The area was found to be more stratigraphically and topographically complex than expected. Up to 3-4 multiple lunettes, which trend NNE and occur as isolated remnants with deep deflation exposure, are embedded in a younger longitudinal dunefield with a more northerly trend. The original lunettes appear to have varied in height, and perhaps width, along their length and generally only the eroded remnants of the higher portions remain as isolated inliers within the dunefield. The presence of a number of playas, including inlets from North Harbour, the Horseshoe Lake (which extends south of the Kalaweerina mouth) and a number of isolated playas within the dunefield, adds further complexity.

Occurring commonly at the margins of the playas, particularly the Horseshoe Lake, there is a bench of grey-brown sediment with a relatively flat surface, which underlies both the lunettes and the dunefield. The only stratigraphic sections of this unit were some gully exposures of up to about 2 metres which showed a pedogenically modified zone, with relatively abundant secondary displace gypsum. Unmodified sediments, indicative of depositional origin, have not been examined. The flat low-gradient topography and elevation (- 5 m AHD) suggest either deposition as a fan delta during a high-lake phase or as vertical accretion deposits on a low-gradient alluvial fan during a low-lake phase. The secondary gypsum zones might contain either or both groundwater deposited displacive gypsum and pedogenically translocated gypsum. Genyornis eggshell and marsupial skeletal remains were both found in the upper portion of the unit.

The eroded lunette remnants often expose up to 6-8 m of fresh sediment, from the core of the dune, on the floor of deflation hollows and on the vertical sides of residuals. The stratigraphy is essentially the same in all of the multiple lunettes with two units of slightly clayey yellowish-grey sands occurring in virtually all deflation exposures. Primary sedimentary lamination in the form of long sub-horizontal sets, typical of lunette sediments, is poorly preserved in both units. The upper 0.5 — 1.0 m of the lower unit usually contains small (0.5 — 1.0 cm diameter) pedogenic rhizonodules, which are gypseous and also contain some carbonate. The rhizonodules are usually moderately abundant but vary from sparse to very abundant. The lower unit is truncated at its upper boundary, commonly at the top of the rhizonodule-zone.
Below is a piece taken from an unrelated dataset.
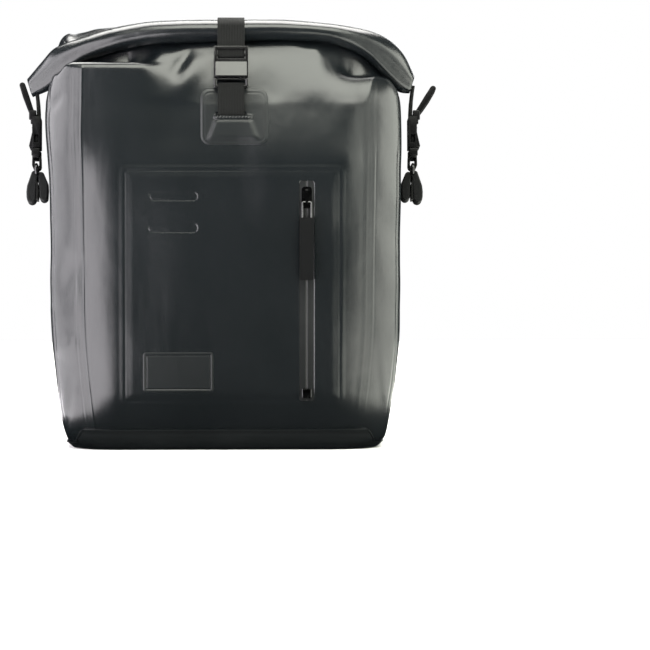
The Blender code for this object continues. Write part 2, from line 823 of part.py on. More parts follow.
def rail_outline(height):
    """T section: a foot against the back, a wider flange, and a groove for the bolt heads."""
    half = (
        (BACK_FACE + 0.0003, 0.009),
        (0.0893, 0.009),
        (0.0893, 0.017),
        (RAIL_FACE, 0.017),
        (RAIL_FACE, 0.0065),
        (0.0913, 0.0065),
    )
    above = [(y, height + z) for y, z in half]
    below = [(y, height - z) for y, z in reversed(half)]
    return above + below


def channel_outline(height):
    """The side of a carriage that grips the rail, from its upper lip round to its lower lip."""
    half = ((0.0859, 0.0095), (0.0889, 0.0095), (0.0889, 0.0174), (0.0946, 0.0174))
    above = [(y, height + z) for y, z in half]
    below = [(y, height - z) for y, z in reversed(half)]
    return above + below


def build_rails():
    for name, height, half_length, bolts in (
        ("top_rail", TOP_RAIL_HEIGHT, TOP_RAIL_HALF_LENGTH, TOP_BOLTS),
        ("lower_rail", LOWER_RAIL_HEIGHT, LOWER_RAIL_HALF_LENGTH, LOWER_BOLTS),
    ):
        rail = outline_solid(name, rail_outline(height), 2 * half_length, TO_YZ, RAIL_PLASTIC)
        bevel(rail, 0.0005)
        for x in bolts:
            cut(rail, bolt_hole(name, x, height))


def build_bolt(name, x, height, head_y):
    """A flush-headed bolt from its head, at head_y, to inside the bag, with its nut."""
    length = head_y - BOLT_INNER_END
    bolt = cylinder(
        f"{name}_bolt",
        BOLT_RADIUS,
        length,
        ALONG_Y,
        (x, BOLT_INNER_END + length / 2, height),
        STEEL,
        sides=12,
    )
    head_middle = (x, head_y + BOLT_HEAD_THICKNESS / 2 - 0.0002, height)
    head = cylinder(f"{name}_head", BOLT_HEAD, BOLT_HEAD_THICKNESS, ALONG_Y, head_middle)
    join(bolt, head)
    nut = cylinder(f"{name}_nut", 0.0046, 0.0032, ALONG_Y, (x, 0.0779, height), STEEL, sides=6)
    cut(nut, bolt_hole(f"{name}_nut", x, height))


def build_bolts():
    for i, x in enumerate(TOP_BOLTS):
        head_y = HANDLE_BOLT_HEAD_Y if abs(x) == HANDLE_BOLT else COUNTERSUNK_HEAD_Y
        build_bolt(f"top_{i + 1}", x, TOP_RAIL_HEIGHT, head_y)
    for i, x in enumerate(LOWER_BOLTS):
        build_bolt(f"lower_{i + 1}", x, LOWER_RAIL_HEIGHT, COUNTERSUNK_HEAD_Y)


def hook_outline():
    """The carriage and its hook in one section: a channel behind, an arch over the tube."""
    middle = (TUBE_Y, TUBE_Z)
    return (
        channel_outline(TOP_RAIL_HEIGHT)
        + [(0.0859, 0.2960), (0.0974, 0.2960), (0.0986, 0.2972)]
        + arc(middle, HOOK_INNER, 180, 0, 8)
        + [(TUBE_Y + HOOK_INNER, 0.3170)]
        + arc(GATE_PIVOT, GATE_TIP, 200, 340, 5)
        + arc(middle, HOOK_OUTER, 0, 110, 6)
        + [(0.0930, 0.3500), (0.0859, 0.3440)]
    )


def build_hook(side, sign):
    frame = add_frame(f"hook_frame_{side}", (sign * HOOK_X, 0, 0))
    hook = outline_solid(
        f"hook_{side}", hook_outline(), 2 * HOOK_HALF_WIDTH, TO_YZ, RAIL_PLASTIC
    )
    bevel(place(hook, parent=frame), 0.0006)
    y, z = GATE_PIVOT
    gap = GATE_HALF_WIDTH + 0.0003
    slot = box("gate_slot", (-gap, y - 0.006, z - 0.010), (gap, y + 0.006, z + 0.0036))
    cut(hook, place(slot, parent=frame))
    bore = cylinder("gate_bore", PIN_BORE, 0.06, ALONG_X, (0, y, z), sides=12)
    cut(hook, place(bore, parent=frame))
    build_gate(side, frame)


def build_gate(side, frame):
    """The sprung gate that closes the hook's mouth, turning on a pin through the hook's tip."""
    pivot = bpy.data.objects.new(f"gate_frame_{side}", None)
    PARTS.objects.link(pivot)
    place(pivot, (0, *GATE_PIVOT), frame)
    outline = arc((0, 0), GATE_TIP, -90, 90, 6) + [(-0.0180, 0.0026), (-0.0188, 0.0016)]
    outline += [(-0.0188, -0.0010), (-0.0180, -0.0020)]
    gate = outline_solid(
        f"hook_gate_{side}", outline, 2 * GATE_HALF_WIDTH, TO_YZ, BUCKLE_PLASTIC
    )
    place(gate, parent=pivot)
    bore = cylinder("gate_eye", PIN_BORE, 0.06, ALONG_X, (0, 0, 0), sides=12)
    cut(gate, place(bore, parent=pivot))
    pin = cylinder(f"gate_pin_{side}", PIN_RADIUS, 0.029, ALONG_X, (0, 0, 0), STEEL, sides=12)
    place(pin, parent=pivot)


def build_lower_hook():
    """A carriage on the lower rail with a hook that swivels about Y on its bolt."""
    frame = add_frame("lower_hook_frame", (0, 0, LOWER_RAIL_HEIGHT))
    outline = channel_outline(0) + [(0.0859, -0.0215), (0.0974, -0.0215), (0.0986, -0.0203)]
    outline += [(0.0986, 0.0203), (0.0974, 0.0215), (0.0859, 0.0215)]
    carriage = outline_solid("lower_carriage", outline, 0.030, TO_YZ, RAIL_PLASTIC)
    bevel(place(carriage, parent=frame), 0.0006)
    hook_section = [
        (-0.0120, 0.0989),
        (0.0120, 0.0989),
        (0.0120, 0.1245),
        (0.0100, 0.1265),
        (-0.0100, 0.1265),
        (-0.0100, 0.1215),
        (0.0070, 0.1215),
        (0.0070, 0.1039),
        (-0.0120, 0.1039),
    ]
    hook = outline_solid("lower_hook", hook_section, 0.016, Matrix.Identity(4), RAIL_PLASTIC)
    bevel(place(hook, parent=frame), 0.0006)
    for obj in (carriage, hook):
        bore = cylinder(
            "swivel_bore",
            BOLT_RADIUS + BOLT_CLEARANCE,
            0.05,
            ALONG_Y,
            (SWIVEL_X, 0.105, 0),
            sides=12,
        )
        cut(obj, place(bore, parent=frame))
    shank = cylinder(
        "lower_hook_bolt", BOLT_RADIUS, 0.0091, ALONG_Y, (SWIVEL_X, 0.09985, 0), STEEL, sides=12
    )
    place(shank, parent=frame)
    head = cylinder("swivel_head", 0.0045, 0.0020, ALONG_Y, (SWIVEL_X, 0.1053, 0))
    join(shank, place(head, parent=frame))


def build_handle():
    """A bail between two mounts on the top rail, hanging down, with a grip on its lower bar."""
    y, z = HANDLE_PIVOT
    for side, sign in (("L", -1), ("R", 1)):
        low, high = sorted((sign * 0.049, sign * 0.061))
        mount = box(
            f"handle_mount_{side}", (low, 0.0946, 0.3080), (high, 0.1066, 0.3420), RAIL_PLASTIC
        )
        bevel(mount, 0.0012, 2)
        cut(mount, cylinder("handle_bore", 0.0038, 0.04, ALONG_X, (sign * 0.055, y, z)))
        cut(mount, bolt_hole("handle_mount", sign * HANDLE_BOLT, TOP_RAIL_HEIGHT))
    frame = add_frame("handle_frame", (0, y, z))
    corner = 0.008
    half = [(0.0605, 0.0), (0.0490, 0.0)]
    half += arc((HANDLE_HALF_WIDTH + 0.004, -0.004), 0.004, 90, 180, 3)
    low_corner = (HANDLE_HALF_WIDTH - corner, -HANDLE_DROP + corner)
    half += arc(low_corner, corner, 0, -90, 4)
    right = [(x, 0, v) for x, v in half]
    left = [(-x, 0, v) for x, v in reversed(half)]
    rod = wire("carry_handle", right + left, HANDLE_RADIUS, RAIL_PLASTIC)
    place(rod, parent=frame)
    inner = HANDLE_RADIUS + 0.0004
    profile = [(inner, 0.034), (0.0072, 0.034), (0.0086, 0.030), (0.0086, -0.030)]
    profile += [(0.0072, -0.034), (inner, -0.034)]
    grip = turned("handle_grip", profile, GRIP_RUBBER)
    grip.data.transform(Matrix.Translation((0, 0, -HANDLE_DROP)))
    place(grip, parent=frame)


def turned(name, profile, material, steps=16):
    """A ring turned about X, from a closed profile of (radius, x) points."""
    rings = []
    for i in range(steps):
        angle = 2 * math.pi * i / steps
        rings.append([(x, -r * math.sin(angle), r * math.cos(angle)) for r, x in profile])
    return loft(name, rings, material, looped=True)


def build():
    build_shell()
    build_base_patch()
    build_boards()
    build_collar()
    build_roll()
    build_pocket()
    build_zip()
    build_front_strap()
    for side, sign in (("L", -1), ("R", 1)):
        build_side_strap(side, sign)
        build_hook(side, sign)
    build_rails()
    build_bolts()
    build_lower_hook()
    build_handle()


build()
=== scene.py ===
"""Looks of a roll-top saddle bag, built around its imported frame.

Metres, +Z up, front towards -Y. Pieces: one continuous coated-fabric skin, the roll, welded front
panels, webbing, buckles and hardware, each with a procedural material.
"""

import math

import bmesh
import bpy
import numpy as np
from mathutils import Matrix, Vector, noise
from mathutils.bvhtree import BVHTree


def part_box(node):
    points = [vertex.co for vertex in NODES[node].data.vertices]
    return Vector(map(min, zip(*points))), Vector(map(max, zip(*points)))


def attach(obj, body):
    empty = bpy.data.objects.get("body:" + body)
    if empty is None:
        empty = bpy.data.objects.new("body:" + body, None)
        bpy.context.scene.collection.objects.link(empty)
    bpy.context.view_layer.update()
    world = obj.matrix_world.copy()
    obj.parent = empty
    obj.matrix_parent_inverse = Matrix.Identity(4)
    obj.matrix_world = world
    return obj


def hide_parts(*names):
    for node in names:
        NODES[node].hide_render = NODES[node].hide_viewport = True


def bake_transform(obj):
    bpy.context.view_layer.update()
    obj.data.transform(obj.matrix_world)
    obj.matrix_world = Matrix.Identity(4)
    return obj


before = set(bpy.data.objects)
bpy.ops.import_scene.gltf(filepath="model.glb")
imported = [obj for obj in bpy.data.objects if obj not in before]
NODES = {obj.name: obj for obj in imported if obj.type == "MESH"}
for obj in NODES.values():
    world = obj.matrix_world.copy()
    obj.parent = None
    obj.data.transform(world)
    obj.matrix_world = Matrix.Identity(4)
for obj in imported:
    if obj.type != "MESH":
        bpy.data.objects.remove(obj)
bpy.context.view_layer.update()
MM = 0.001


# ---------------------------------------------------------------- materials


def node(tree, kind, inputs=None, **settings):
    made = tree.nodes.new("ShaderNode" + kind)
    for key, value in settings.items():
        setattr(made, key, value)
    for key, value in (inputs or {}).items():
        if isinstance(value, bpy.types.NodeSocket):
            tree.links.new(value, made.inputs[key])
        else:
            made.inputs[key].default_value = value
    return made


def ramp(tree, factor, low, high, dark, light):
    """The factor stretched from low..high to the two values or colours."""
    made = node(tree, "ValToRGB", {"Fac": factor})
    stops = made.color_ramp.elements
    for stop, place, value in zip(stops, (low, high), (dark, light)):
        stop.position = place
        stop.color = value if isinstance(value, tuple) else (value, value, value, 1)
    return made.outputs["Color"]


def base_material(name, roughness, metallic=0.0, gloss=0.5):
    material = bpy.data.materials.new(name)
    material.use_nodes = True
    tree = material.node_tree
    shader = tree.nodes["Principled BSDF"]
    shader.inputs["Roughness"].default_value = roughness
    shader.inputs["Metallic"].default_value = metallic
    shader.inputs["Specular IOR Level"].default_value = gloss
    return material, tree, shader


def noise_of(tree, coordinates, scale, detail=4.0, stretch=(1, 1, 1)):
    placed = node(tree, "Mapping", {"Vector": coordinates, "Scale": stretch}).outputs[0]
    return node(tree, "TexNoise", {"Vector": placed, "Scale": scale, "Detail": detail}).outputs["Fac"]


def wave_of(tree, coordinates, axis, scale, **inputs):
    inputs = {"Vector": coordinates, "Scale": scale, **inputs}
    return node(tree, "TexWave", inputs, bands_direction=axis).outputs["Fac"]


def bump(tree, height, depth, below=None):
    inputs = {"Height": height, "Distance": depth}
    if below is not None:
        inputs["Normal"] = below
    return node(tree, "Bump", inputs).outputs["Normal"]


def surface(name, dark, light, roughness, spread, grain, blotch=18, metallic=0.0, gloss=0.5):
    """Colour and roughness that vary in blotches, with layers of grain as (scale, depth) bumps."""
    material, tree, shader = base_material(name, roughness, metallic, gloss)
    place = node(tree, "TexCoord").outputs["Object"]
    patches = noise_of(tree, place, blotch)
    colour = ramp(tree, patches, 0.3, 0.7, (*dark, 1), (*light, 1))
    tree.links.new(colour, shader.inputs["Base Color"])
    worn = noise_of(tree, place, blotch * 3.1, 6)
    rough = ramp(tree, worn, 0.3, 0.7, roughness - spread, roughness + spread)
    tree.links.new(rough, shader.inputs["Roughness"])
    normal = None
    for scale, depth in grain:
        normal = bump(tree, noise_of(tree, place, scale, 3), depth, normal)
    tree.links.new(normal, shader.inputs["Normal"])
    return material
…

The upper unit is lithologically very similar, but does not contain rhizonodules. It has a well-defined clay-rich horizon up to 1.0 m thick in its upper portion which is probably due to pedogenically translocated clay. This horizon often forms an erosion-resistant bench and is characterised by abundant rilling. The upper unit is probably truncated at the top of this horizon at some sites, though exposure of the upper part of the unit is often very poor, and its relationship to the overlying sediment is not clear. Separating the two units is a thin red-brown clay-rich unit which is absent in some sites and varies from a few cm to 20 cm in thickness. The unit has sharp erosional upper and lower boundaries and clearly has a depositional origin, but its environmental implications are not yet clear. Thin sections are under preparation but not yet available. The upper lunette unit is overlain by a top unit of poorly consolidated pale-yellowish medium sand, with the boundary between the units rarely exposed. The lower unit contains abundant Genyornis eggshell and occasional emu eggshell, which are patchily distributed; marsupial and Genyornis skeletal remains also occur. The upper unit contains rare eggshell, including Genyornis. The top unit is thought to relate to the longitudinal dunefield and contains only emu eggshell.
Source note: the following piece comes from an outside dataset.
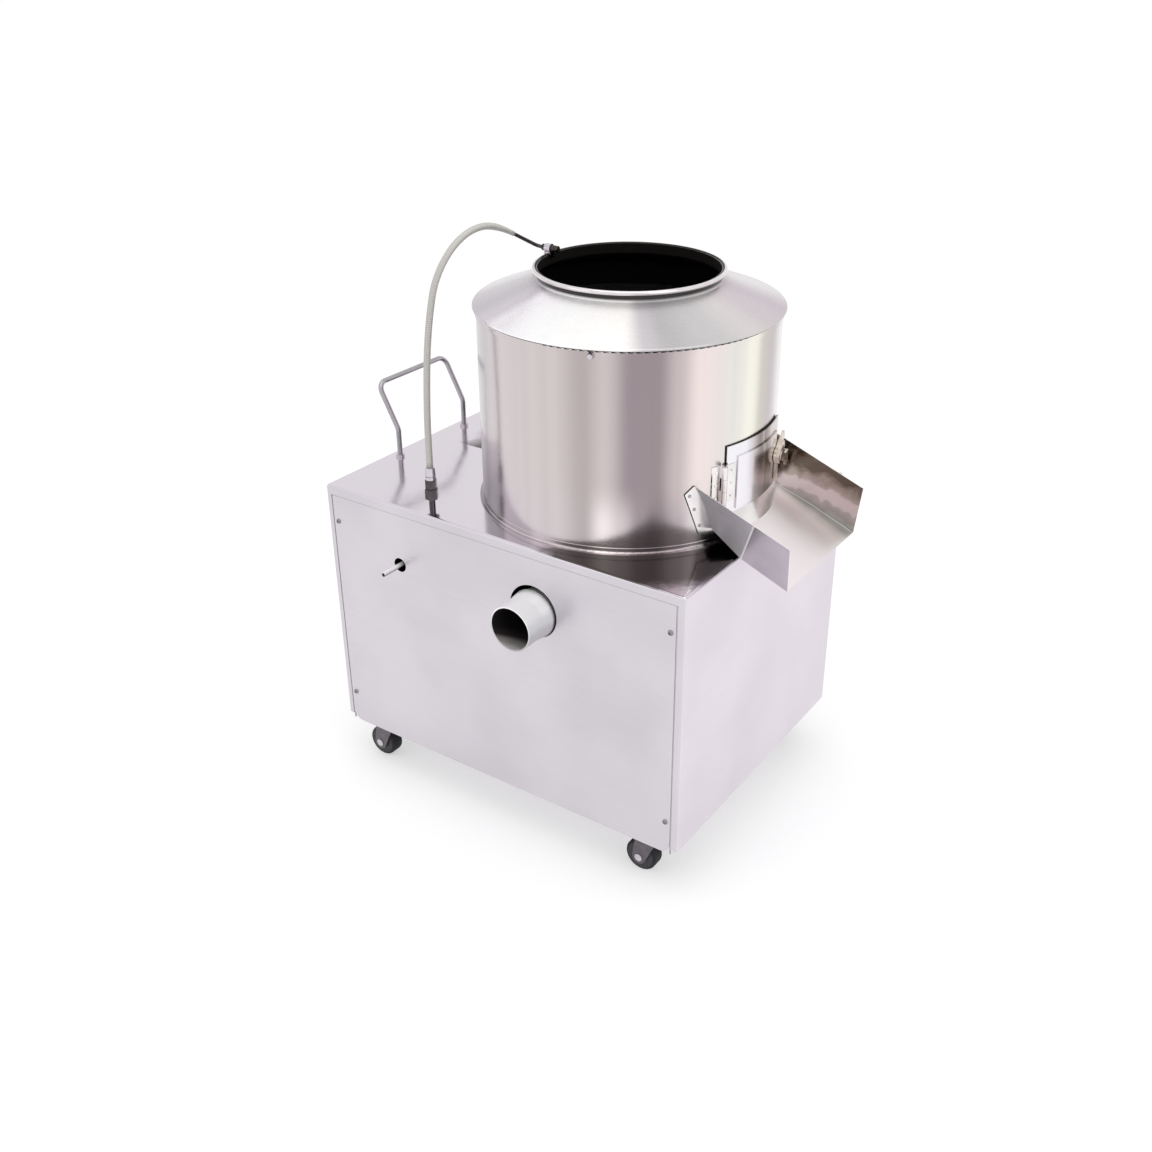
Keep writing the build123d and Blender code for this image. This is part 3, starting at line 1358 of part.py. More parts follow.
caster_places = {
    "drain_chute": (1, -1),
    "rear_chute": (1, 1),
    "drain_handle": (-1, -1),
    "rear_handle": (-1, 1),
}
for corner, (side_x, side_y) in caster_places.items():
    swivel_x = cabinet_x + side_x * swivel_spacing_x / 2
    swivel_y = cabinet_y + side_y * swivel_spacing_y / 2
    write(make_fork(swivel_x, swivel_y), f"caster_fork_{corner}")
    write(make_axle(swivel_x, swivel_y), f"caster_axle_{corner}")
    write(make_wheel(swivel_x, swivel_y), f"caster_wheel_{corner}")
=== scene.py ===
# %% [markdown]
# # An electric potato peeler
# A stainless steel tub stands on a sheet-metal cabinet with a motor inside. A rough disc turns in
# the foot of the tub and rubs the potatoes against a rough lining, a thin hose sprays water over
# them, and a door in the tub's side lets them out down a chute.
# Every piece below is made in metres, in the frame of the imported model, so that it lands where the
# machine needs it. The CAD solids keep their places. Where a solid's shape is right, a smooth copy
# of it takes the finish, and where the real piece has more detail, a new one is made in its place.

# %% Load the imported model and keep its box
import json
import math

import bmesh
import bpy
from mathutils import Matrix, Vector

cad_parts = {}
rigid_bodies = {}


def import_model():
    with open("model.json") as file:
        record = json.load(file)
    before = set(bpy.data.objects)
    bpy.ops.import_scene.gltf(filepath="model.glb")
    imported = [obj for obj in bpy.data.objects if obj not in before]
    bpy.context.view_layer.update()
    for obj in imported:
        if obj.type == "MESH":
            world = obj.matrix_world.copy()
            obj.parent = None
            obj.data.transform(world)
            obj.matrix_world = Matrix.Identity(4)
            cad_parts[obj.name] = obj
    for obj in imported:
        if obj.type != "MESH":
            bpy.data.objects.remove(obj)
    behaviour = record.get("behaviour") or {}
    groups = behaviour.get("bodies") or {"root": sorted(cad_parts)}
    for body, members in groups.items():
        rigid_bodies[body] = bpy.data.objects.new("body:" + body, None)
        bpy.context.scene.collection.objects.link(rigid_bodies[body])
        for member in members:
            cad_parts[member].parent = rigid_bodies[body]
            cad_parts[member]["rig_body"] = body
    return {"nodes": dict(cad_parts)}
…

Genyornis eggshell from upper part the basal grey-brown gypseous bench, has a D/L ratio of 0.98, indicating a stage 5 age. D/L ratios of eggshell from the two primary lunette units indicates that both are equivalent to the Williams Point aeolian unit (Magee and Miller, 1998) and date to the period 50-60 ka. The lower portion of this unit at Williams Point is dominated by sediment derived from a regressive beach phase, containing quartz, ooids and biogenic carbonates, and the upper part is dominated by sediment derived from playa deflation, with abundant clay pellets and gypsum. The upper part of this depositional phase was previously recognised by Magee and Miller (1998) as associated with the excavation of the current Lake Eyre playa basin. We relate the upper and lower units at North Harbour to the upper and lower parts of the Williams Point aeolian unit These latest results, from North Harbour, indicate the formation of multiple large lunettes at this time and support the interpretation of this phase as a major deflation episode. The stratigraphic complexity, in the North Harbour lunettes, indicates a more complex depositional history through this stage, than was evident at the Williams Point section (Magee et al, 1995). This more complex depositional sequence has also been noted in lunettes of Williams Point aeolian unit age on the eastern margin of Jackboot Bay.
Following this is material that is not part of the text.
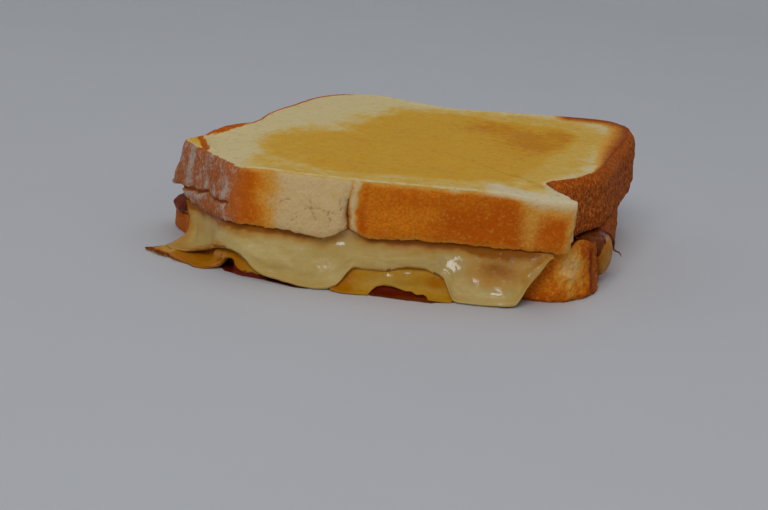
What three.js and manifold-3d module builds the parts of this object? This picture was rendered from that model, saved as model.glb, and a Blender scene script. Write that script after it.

A whole but partially fractured emu egg was found in aeolian sediment on the western side of the Horseshoe Lake and was retrieved with a dense mass of infilling sediment. With a D/L of 0.48, which indicates an age between 25 and 30 ka, the egg provides an excellent opportunity for a four-way dating comparison between AAR, AMS ¹⁴C and U/Th on the eggshell and OSL on the contained sediment.

Until now, megafaunal remains from the Lake Eyre region, with the exception of Genyornis eggshell, have been found reworked in fluvial sediments of greater than 60 ka age. In addition to abundant eggshell, the North Harbour lunette sediments contain Genyornis and marsupial megafaunal skeletal remains. The most spectacular find was an articulated Diprotodon cranium and mandible, almost 1 metre in length, in the upper portion of the lower lunette unit, though poorly preserved. These remains at about 55ka represent the youngest marsupial megafauna yet recovered from the Lake Eyre region. This Diprotodon will be dated by an OSL date from the surrounding sediment, an ESR date on tooth enamel, U-series on bone (by TIMS and Ge Gamma Spectrometry), and TIMS U series and AAR on stratigraphically associated Genyornis eggshell. A Procoptodon mandible was also found in a similar stratigraphic setting.

Two large meteorites were found lying on the surface of deflation hollows. These were both chondritic meteorites and found in a similar stratigraphic setting about 5 km apart. Thin-section analyses indicate they are not related.